Calling gerrymandering “one of the greatest threats to American democracy,” the League of Women Voters of Pennsylvania sued Thursday to have the state’s congressional district map thrown out. Future maps, the suit urges, should be drawn without “burdening or penalizing an identifiable group, a political party, or individual voters based on their political beliefs.” Filed in Commonwealth Court on behalf of Democratic voters in each of the state’s 18 congressional districts, the complaint argues that the map, drafted in 2011, “was the product of a national movement by the Republican Party to entrench its own representatives in power.” The GOP did so, the suit argues, by “utilizing the latest advances in mapmaking technologies and big data to gerrymander districts more effectively than ever before.”

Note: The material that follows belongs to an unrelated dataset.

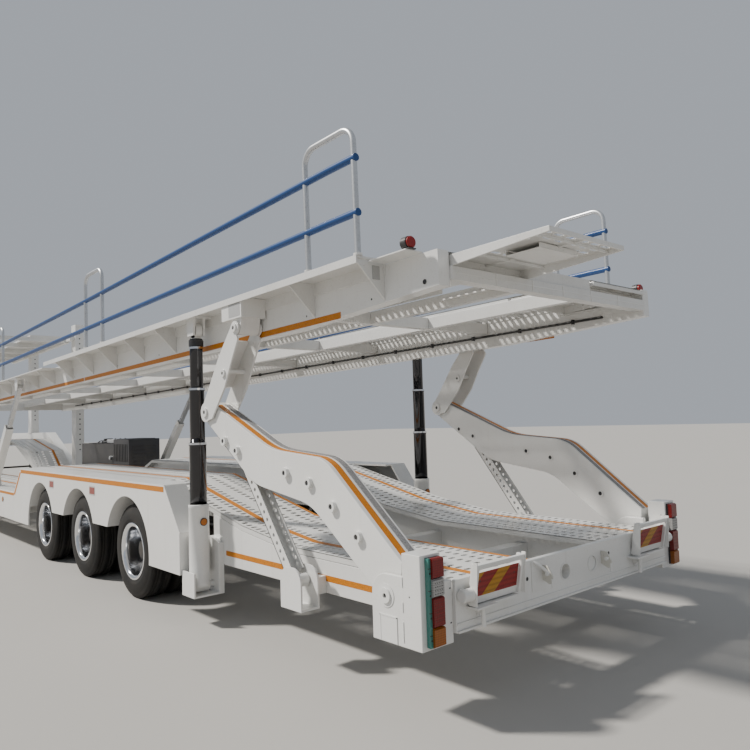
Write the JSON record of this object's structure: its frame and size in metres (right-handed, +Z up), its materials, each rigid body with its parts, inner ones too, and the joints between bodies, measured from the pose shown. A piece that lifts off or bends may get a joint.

At a news conference Thursday, lawyers involved in the case said both parties engage in gerrymandering, the drawing of district boundaries to maximize political advantage. But they contended that a Republican-controlled legislature created blatantly partisan maps in 2011 that allowed the GOP to take 13 of 18 seats the next year while winning only about half of the ballots cast overall.
“The map is basically unresponsive to the will of the people,” said David P. Gersch, senior counsel at the Washington law firm of Arnold & Porter Kaye Scholer. “When the Democrats are doing well, they get five seats; when the Democrats are doing poorly, they get five seats. It’s the same.”
Congressional districts in Pennsylvania are drawn by state legislators, who adopt a map as legislation and forward it to the governor, as with any other bill. After the 2010 election, Republicans controlled the governor’s mansion and both chambers of the legislature, giving them free rein.